Reputation: 693
This question is the intended solution to apply lambda function to a dask dataframe. This solution that does not require a pandas dataframe to implement. The reason behind this is I have a larger than memory dataframe and loading it to memory will not work as is done in pandas. (pandas is really good if data fits in memory).
The solution to the linked question is below.
df = pd.DataFrame({'A':['ant','ant','cherry', 'bee', 'ant'], 'B':['cat','peach', 'cat', 'cat', 'peach'], 'C':['dog','dog','roo', 'emu', 'emu']}) #How to read this sort of format directly to dask dataframe?
ddf = dd.from_pandas(df, npartitions=2) # dask conversion
list1 = ['A','B','C'] #list1 of hearder names
for c in list1:
vc = ddf[c].value_counts().compute()
vc /= vc.sum()
print(vc) # A table with the proportion of unique values
for i in range(vc.count()):
if vc[i]<0.5: # Checks whether the varaible value has a proportion of less than .5
ddf[c] = ddf[c].where(ddf[c] != vc.index[i], 'others') #changes such variable value to 'others' (iterates though all clumns mentioned in list1)
print(ddf.compute()) #shows how changes have been implemented column by column
However, the second for loop takes a very long time compute in the actual (larger than memory) dataframe.

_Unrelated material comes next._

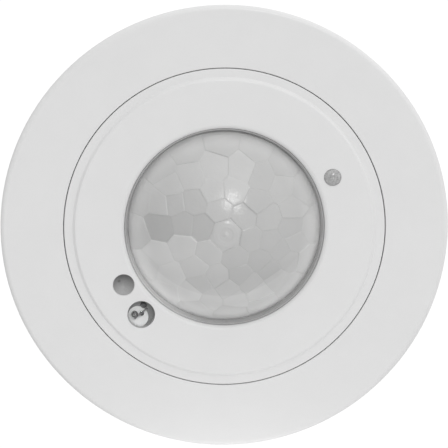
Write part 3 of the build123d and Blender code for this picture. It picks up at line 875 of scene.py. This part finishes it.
def add_bar(bm, corners, low, high):
    """A flat prism over four corners in the working plane."""
    bottom = [bm.verts.new((*c, low)) for c in corners]
    top = [bm.verts.new((*c, high)) for c in corners]
    bm.faces.new(bottom[::-1])
    bm.faces.new(top)
    for i in range(len(corners)):
        j = (i + 1) % len(corners)
        bm.faces.new((bottom[i], bottom[j], top[j], top[i]))


# --------------------------------------------------------------------------------------------------
# Clear receiver: a moulded dome round its lead frame
# --------------------------------------------------------------------------------------------------

RECEIVER_EDGE = 0.1  # chamfer round the foot of the dome
LEAD_RING = (-1.05, -0.2)  # places on the lead frame, from the dome's axis
LEAD_POST = (0.45, 1.5)
DIE_CUP = (0.12, -0.05)
LEAD_RING_PROFILE = ((0.3, -0.3), (0.55, -0.3), (0.55, 0.2), (0.3, 0))  # radius, height on the frame
CUP_PROFILE = ((0, -0.2), (0.36, -0.2), (0.36, 0.15), (0.2, -0.02), (0, -0.02))
POST_PROFILE = ((0, -0.2), (0.5, -0.2), (0.62, 0), (0.45, 0.3), (0, 0.3))
LEAD_BAR = ((-1.05, -0.95, -0.1), (0, -0.05, 0), (1.1, 0.9, 0))
LEAD_BAR_R = 0.13
LEAD_LEG_R = 0.2
LEAD_LEG_FOOT = 0.02  # above the pocket's floor
LEAD_LEG_HEAD = 0.25  # below the lead frame
SEAT_Z = 0.01  # above the pocket's floor
SEAT_THICK = 0.04
# The grey sheet of painted shade on the receiver's seat
SHADE_Z = 0.07
SHADE_THICK = 0.12
SHADE_GAP = 0.08  # from the dome's side
SHADE_HOLE_R = 1.75
SHADE_HOLE_SHIFT = 0.62  # down and to the left
SHADE_STEPS = 64


def raised(profile, z):
    return [(r, z + h) for r, h in profile]


def make_receiver():
    low, high = (Vector(corner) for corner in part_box("receiver_dome"))
    x, y = (low.x + high.x) / 2 / MM, (low.z + high.z) / 2 / MM
    radius = (high.x - low.x) / 2 / MM
    floor, top = -high.y / MM, -low.y / MM
    frame_z = top - radius  # the lead frame lies at the middle of the dome's sphere
    make_receiver_dome((x, y), radius, floor, top)
    make_receiver_leads(x, y, floor, frame_z)
    make_receiver_backing(x, y, radius, floor)


def make_receiver_dome(at, radius, floor, top):
    centre = top - radius
    profile = [(0, floor), (radius - RECEIVER_EDGE, floor), (radius, floor + RECEIVER_EDGE), (radius, centre)]
    for i in range(1, 16):
        out, rise = polar(radius, 90 * i / 16)
        profile.append((out, centre + rise))
    profile.append((0, top))
    dome = bmesh.new()
    add_turned(dome, profile, at, steps=96)
    epoxy = clear_epoxy("receiver_epoxy")
    link_mesh("receiver_moulding", dome, epoxy, "detector", "receiver_dome")


def make_receiver_leads(x, y, floor, z):
    plate = metal("receiver_lead_plate", (0.30, 0.30, 0.30), 0.25)
    dark = paint("receiver_dark", (0.06, 0.06, 0.063), 0.4, bump_mm=0.006)
    ring = (x + LEAD_RING[0], y + LEAD_RING[1])
    post = (x + LEAD_POST[0], y + LEAD_POST[1])
    leads = bmesh.new()
    add_turned(leads, raised(LEAD_RING_PROFILE, z), ring, 32)
    add_tube(leads, [(x + dx, y + dy, z + dz) for dx, dy, dz in LEAD_BAR], LEAD_BAR_R)
    for foot in (ring, post):
        add_tube(leads, [(*foot, floor + LEAD_LEG_FOOT), (*foot, z - LEAD_LEG_HEAD)], LEAD_LEG_R)
    link_mesh("receiver_leads", leads, plate, "detector", "receiver_frame")
    cup = bmesh.new()
    add_turned(cup, raised(CUP_PROFILE, z), (x + DIE_CUP[0], y + DIE_CUP[1]), 24)
    link_mesh("receiver_die_cup", cup, dark, "detector", "receiver_chip")
    block = bmesh.new()
    add_turned(block, raised(POST_PROFILE, z), post, 24)
    link_mesh("receiver_post", block, dark, "detector", None)


def make_receiver_backing(x, y, radius, floor):
    """The white seat under the dome, and on it a grey sheet of painted shade with a round hole that sits off
    centre, so that it is widest at the upper right.
    """
    white = paint("receiver_white", (0.95, 0.95, 0.95), 0.4, bump_mm=0.006)
    # grey of the painted shade
    grey = paint("receiver_painted_shade", (0.24, 0.24, 0.24), 0.4, bump_mm=0.006)
    seat = bmesh.new()
    seat_r = radius - RECEIVER_EDGE
    bottom, top = floor + SEAT_Z, floor + SEAT_Z + SEAT_THICK
    add_turned(seat, [(0, bottom), (seat_r, bottom), (seat_r, top), (0, top)], (x, y))
    link_mesh("receiver_seat", seat, white, "detector", None)

    shade = bmesh.new()
    outside, inside = [], []
    for i in range(SHADE_STEPS):
        a = TAU * i / SHADE_STEPS
        out = radius - SHADE_GAP
        outside.append((x + out * math.cos(a), y + out * math.sin(a)))
        hole_x, hole_y = x - SHADE_HOLE_SHIFT, y - SHADE_HOLE_SHIFT
        inside.append((hole_x + SHADE_HOLE_R * math.cos(a), hole_y + SHADE_HOLE_R * math.sin(a)))
    levels = []
    for z in (floor + SHADE_Z, floor + SHADE_Z + SHADE_THICK):
        levels.append([[shade.verts.new((*place, z)) for place in loop] for loop in (outside, inside)])
    (out_low, in_low), (out_high, in_high) = levels
    for i in range(SHADE_STEPS):
        j = (i + 1) % SHADE_STEPS
        for a, b in ((out_low, in_low), (out_high, in_high), (out_low, out_high), (in_low, in_high)):
            shade.faces.new((a[i], a[j], b[j], b[i]))
    link_mesh("receiver_painted_shade_sheet", shade, grey, "detector", None)


# --------------------------------------------------------------------------------------------------
# Torsion springs of the clips
# --------------------------------------------------------------------------------------------------

CLIP_PIN_X = 29.3
CLIP_PIN_Z = -10.0
CLIP_ANGLE = 16.4
SPRING_WIRE_R = 0.28
SPRING_R = 1.55
SPRING_OUTER_Y = 6.85
SPRING_INNER_Y = 5.2
SPRING_WHOLE_TURNS = 2
SPRING_REACH = 9.0
SPRING_BAR_Z = 0.62
SPRING_BEND = 0.8
SPRING_LEG_LIFT = 0.08  # how far each long leg comes in above the cross bar
SPRING_STEPS = 66
FIXED_LEG = ((-SPRING_R, 0.4), (-SPRING_R - 0.1, -1), (-2.2, -4), (-2.35, -8.5))  # x, z from the pin


def clip_point(side, x, y, z, angle=CLIP_ANGLE):
    """From a clip's own coordinates, along its arm, to working millimetres."""
    a = math.radians(angle)
    across = CLIP_PIN_X + x * math.cos(a) - z * math.sin(a)
    return (side * across, side * y, CLIP_PIN_Z + x * math.sin(a) + z * math.cos(a))


def spring_half():
    """One coil, from its outer end to the leg that runs along the arm, ending at the middle of the loop."""
    meet = math.degrees(math.atan2(SPRING_BAR_Z, SPRING_REACH))
    leave = meet + math.degrees(math.acos(SPRING_R / math.hypot(SPRING_REACH, SPRING_BAR_Z)))
    turns = 360 * SPRING_WHOLE_TURNS + (180 - leave)
    points = []
    for i in range(SPRING_STEPS + 1):
        t = i / SPRING_STEPS
        x, z = polar(SPRING_R, leave + turns * (1 - t))
        points.append((x, SPRING_OUTER_Y + (SPRING_INNER_Y - SPRING_OUTER_Y) * t, z))
    last = points[-1]
    end = (SPRING_REACH - SPRING_BEND, SPRING_INNER_Y, SPRING_BAR_Z + SPRING_LEG_LIFT)
    for t in (0.33, 0.66, 1.0):
        points.append(tuple(a + (b - a) * t for a, b in zip(last, end)))
    for degrees in (30, 60, 90):
        rise, out = polar(SPRING_BEND, degrees)
        points.append((SPRING_REACH - SPRING_BEND + out, SPRING_INNER_Y - SPRING_BEND + rise, SPRING_BAR_Z))
    points.append((SPRING_REACH, SPRING_INNER_Y / 2, SPRING_BAR_Z))
    return points


def make_clip_springs():
    """Each clip has one wire with a coil at both ends of its pin. Its outer ends rest on the can."""
    steel = metal("music_wire", (0.50, 0.51, 0.53), 0.22, stretch=(3, 3, 3))
    half = spring_half()
    loop = half + [(SPRING_REACH, 0, SPRING_BAR_Z)] + [(x, -y, z) for x, y, z in reversed(half)]
    for side, word in ((-1, "left"), (1, "right")):
        wire = bmesh.new()
        add_tube(wire, [clip_point(side, *p) for p in loop], SPRING_WIRE_R, sides=10)
        name = f"clip_spring_{word}"
        link_mesh(f"{name}_wire", wire, steel, f"{word}_clip", name)
        legs = bmesh.new()
        for end in (-1, 1):
            points = [clip_point(side, x, end * SPRING_OUTER_Y, z, 0) for x, z in FIXED_LEG]
            add_tube(legs, points, SPRING_WIRE_R, sides=10)
        link_mesh(f"{name}_fixed_legs", legs, steel, "detector", None)


# --------------------------------------------------------------------------------------------------
# Printed marks on the back
# --------------------------------------------------------------------------------------------------

DIAL_X = 9.0
DIAL_Y = 12.0
DIAL_SWEEP = 270
COVER_END = -39.8
TICK_COUNT = 11
TICK_INNER_R = 3.9
TICK_OUTER_R = 4.8
TICK_LONGER = 0.5
TICK_LONG_EVERY = 5
TICK_HALF_WIDE = 0.13
INK_BELOW = 0.06
INK_ABOVE = 0.05


def make_dial_scales():
    """Scale marks round the two dials: short ticks, longer at the ends and the middle."""
    ink = paint("scale_ink", (0.035, 0.035, 0.037), 0.5, speckle=0.1, bump_mm=0.004)
    for side, word in ((-1, "time"), (1, "light")):
        middle = Vector((side * DIAL_X, DIAL_Y))
        marks = bmesh.new()
        for i in range(TICK_COUNT):
            a = math.radians(90 - DIAL_SWEEP / 2 + DIAL_SWEEP * i / (TICK_COUNT - 1))
            outer = TICK_OUTER_R + (TICK_LONGER if i % TICK_LONG_EVERY == 0 else 0)
            along = Vector((math.cos(a), math.sin(a)))
            across = Vector((-math.sin(a), math.cos(a))) * TICK_HALF_WIDE
            near, far = middle + along * TICK_INNER_R, middle + along * outer
            corners = (near - across, far - across, far + across, near + across)
            add_bar(marks, [tuple(c) for c in corners], COVER_END - INK_BELOW, COVER_END + INK_ABOVE)
        link_mesh(f"{word}_dial_scale", marks, ink, "detector", None)


make_camera()
make_world()
make_softbox()
make_strip()
make_floor()
bpy.context.scene.view_settings.view_transform = "Standard"
make_lens()
dress_mouldings()
dress_other_pieces()
make_receiver()
make_clip_springs()
make_dial_scales()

Is there a more efficient way of getting the same output using dask.
The objective of the code is to change the column variable value to others
for labels that have appeared less than 50% of the time in the column. For example if the value ant
has appeared less than 50% of the time in a column then change the name to others
Would anyone be able to help me with this regard.
Thanks
Michael
Upvotes: 0
Views: 1351
Reputation: 13437
Here is a way to skip your nested loop:
import pandas as pd
import dask.dataframe as dd
df = pd.DataFrame({'A':['ant','ant','cherry', 'bee', 'ant'],
'B':['cat','peach', 'cat', 'cat', 'peach'],
'C':['dog','dog','roo', 'emu', 'emu']})
ddf = dd.from_pandas(df, npartitions=2)
l = len(ddf)
for col in ddf.columns:
vc = (ddf[col].value_counts()/l)
vc = vc[vc>.5].index.compute()
ddf[col] = ddf[col].where(ddf[col].isin(vc), "other")
ddf = ddf.compute()
If you have a really big dataframe and it is on a parquet format you can try to read it column by column and save the result to different files. At the end you can just concatenate them horizontally.
Upvotes: 1